Setting the MigrateSourceList is the only logic required during the construction of the extended HarvestMigration. During the harvest migration we can’t reliably determin and parse the type of cache file (JSON, XML, etc..) so we still need to provide this information to the Migration class via the MigrateItem variable. the Migrate module provide different helpful class for different input file parsing (MigrateItemFile, MigrateItemJSON, MigrateItemXML). For the the POD dkan_harvest_datajson reference implementation we use the MigrateItemJSON class to read the JSON files downloaded from data.json end-points.

public function __construct($arguments) {
  $this->itemUrl = drupal_realpath($this->dkanHarvestSource->getCacheDir()) .
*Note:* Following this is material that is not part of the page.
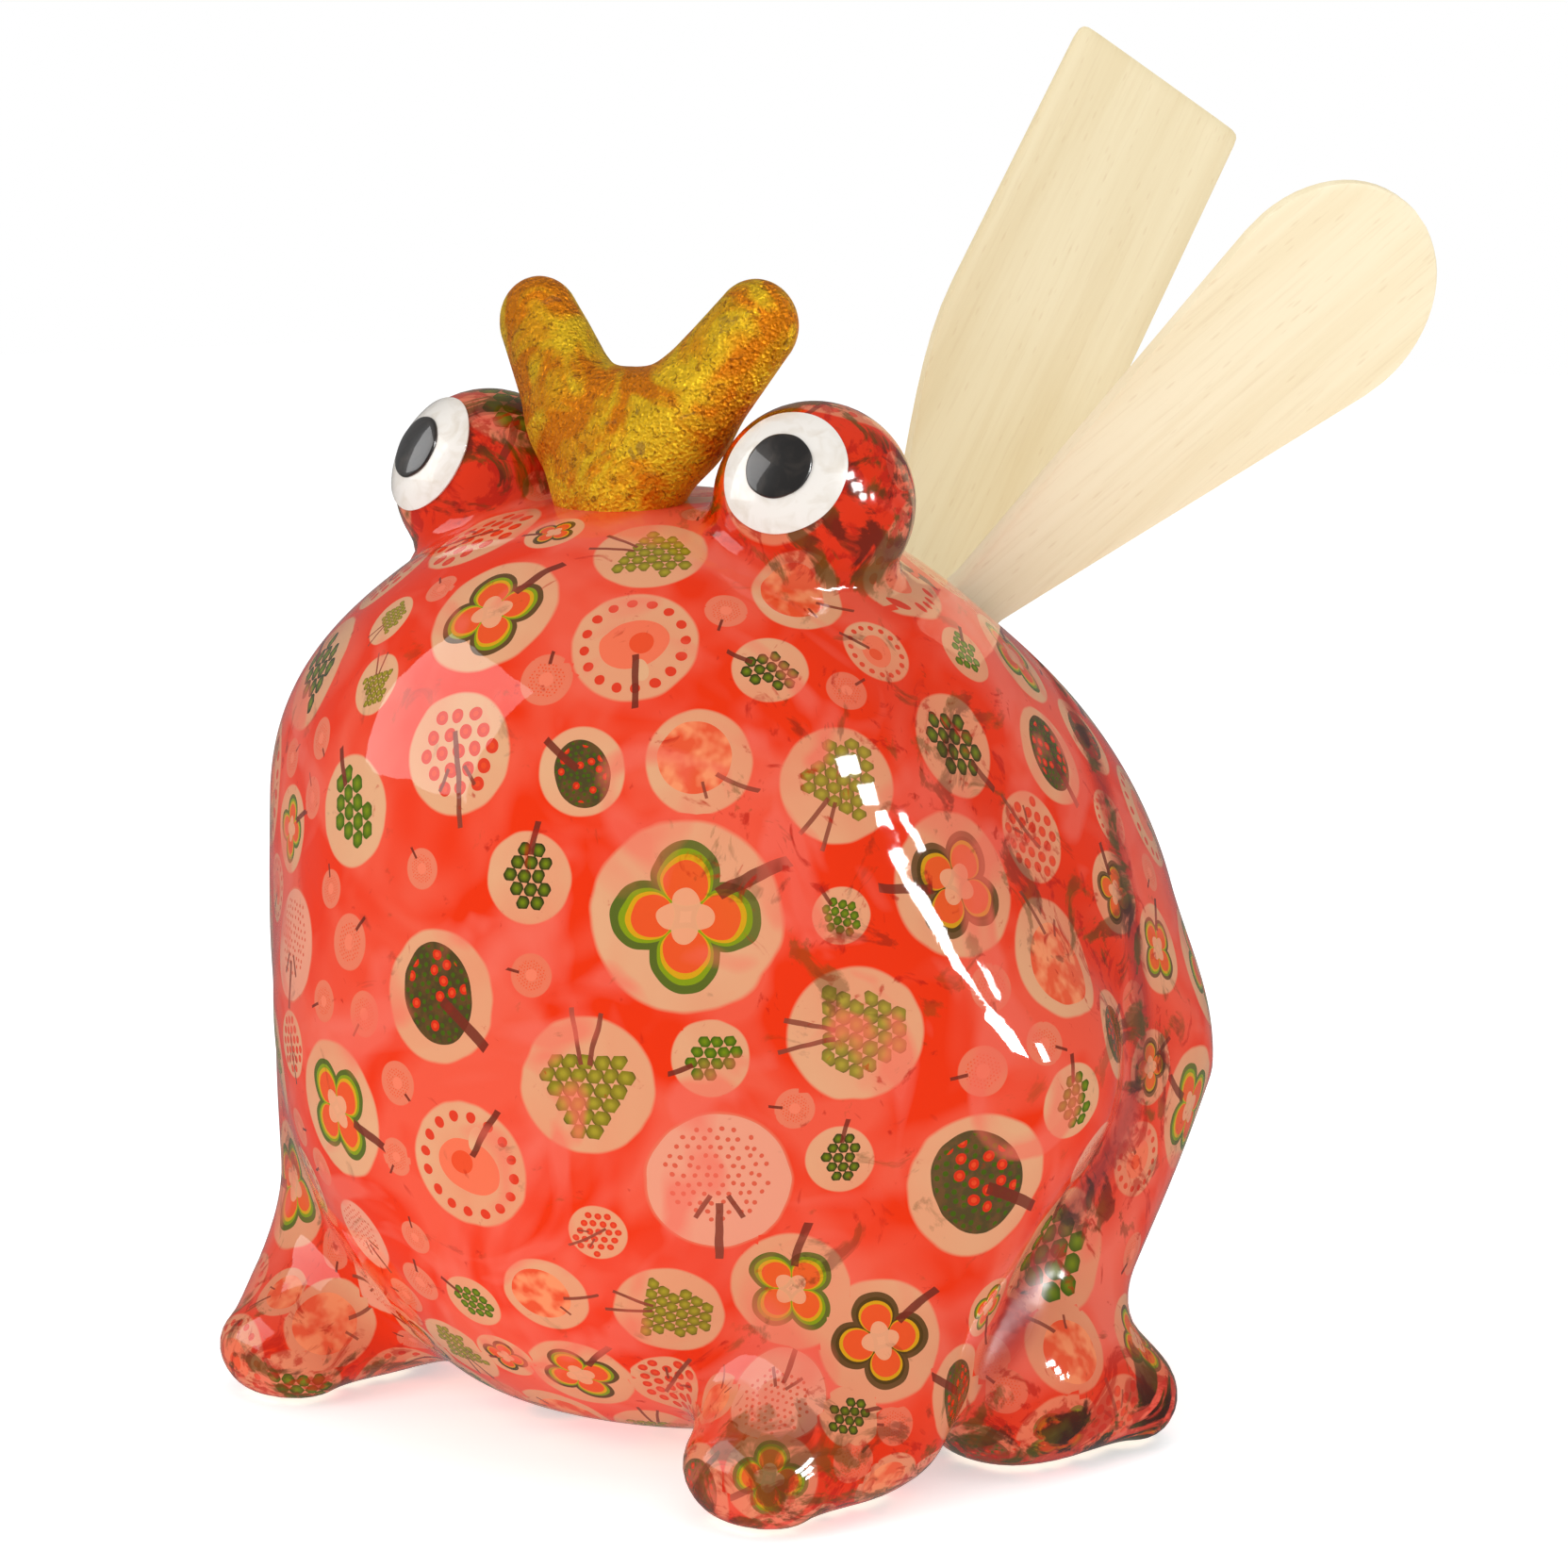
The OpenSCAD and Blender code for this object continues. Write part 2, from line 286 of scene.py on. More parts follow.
def foot_field(p, heel, toe):
    angle, z, out, radius = toe
    side = np.sign(heel[0])
    tip = beside(side, angle, z, out)
    ahead = (tip - heel) * [1, 1, 0]
    ahead /= np.linalg.norm(ahead)
    across = np.array([-ahead[1], ahead[0], 0])
    q = p - heel
    squeezed = q - ((q @ across) * (1 - 1 / FOOT_SPREAD))[:, None] * across
    return round_cone(squeezed, np.zeros(3), FOOT_HEEL_R, tip - heel, radius)


def leg_line(joints):
    """Each joint's height and angle from the front, from the heel up."""
    heights = [centre[2] for centre, _ in reversed(joints)]
    angles = [math.degrees(math.atan2(abs(centre[0]), -centre[1])) for centre, _ in reversed(joints)]
    return heights, angles


def leg_fillet(p, joints):
    """Wide in front of the leg, narrow in the crease behind it."""
    heights, angles = leg_line(joints)
    around = np.degrees(np.arctan2(abs(p[:, 0]), -p[:, 1]))
    behind = ramp(around - np.interp(p[:, 2], heights, angles), -6, 16)
    return FRONT_FILLET + (CREASE_FILLET - FRONT_FILLET) * behind


print("fillets from", FRONT_FILLET, "to", CREASE_FILLET, "mm round the front legs")

# %% Outside, inside and the solid between them
eye_low, eye_high = (np.array(corner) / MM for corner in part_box("left_eye_bulb"))
EYE_R, EYE_FILLET = 17.25, 5
EYE = np.array([37, -24, 165])
FOOT_RING_H, FOOT_RING_FILLET = 3, 3
BORE_FILLET, LIP_ROUND = 4, 4.5


def folded(p):
    """Both halves of the frog laid on its left one."""
    return np.stack([abs(p[:, 0]), p[:, 1], p[:, 2]], 1)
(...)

  $this->source = new MigrateSourceList(
    new HarvestList($this->dkanHarvestSource->getCacheDir()),
    new MigrateItemJSON($this->itemUrl),


The default Mapping for all the default DKAN fields and properties is done on the HarvestMigration::setFieldMapping() method. Overriding one or many field mapping is done by overrrding the setFieldMapping() in the child class and add/update the new/changed fields.

For example to override the mapping for the og_group_ref field.

  public function setFieldMappings() {
    $this->addFieldMapping('og_group_ref', 'group_id');

Resources import

The base HarvestMigration class will (by default) look for a $row->resources objects array that should contain all the data needed for constructing the resource node(s) associated with the dataset. the helper method HarvestMigration::prepareResourceHelper() should make creating the resources array items more streamlined.

Example code snippet:

 * Implements prepareRow.
public function prepareRow($row) {
  // Redacted code

  $row->resources = $this->prepareRowResources($row->xml);

  // Redacted code

Harvest and DKAN Workflow support

By default, DKAN Harvest will make sure that the harvested dataset node will be set to the published moderation state if the DKAN Workflow module is enabled on the DKAN site. This can be changed at the fields mapping level by overriding the workbench_moderation_state_new field.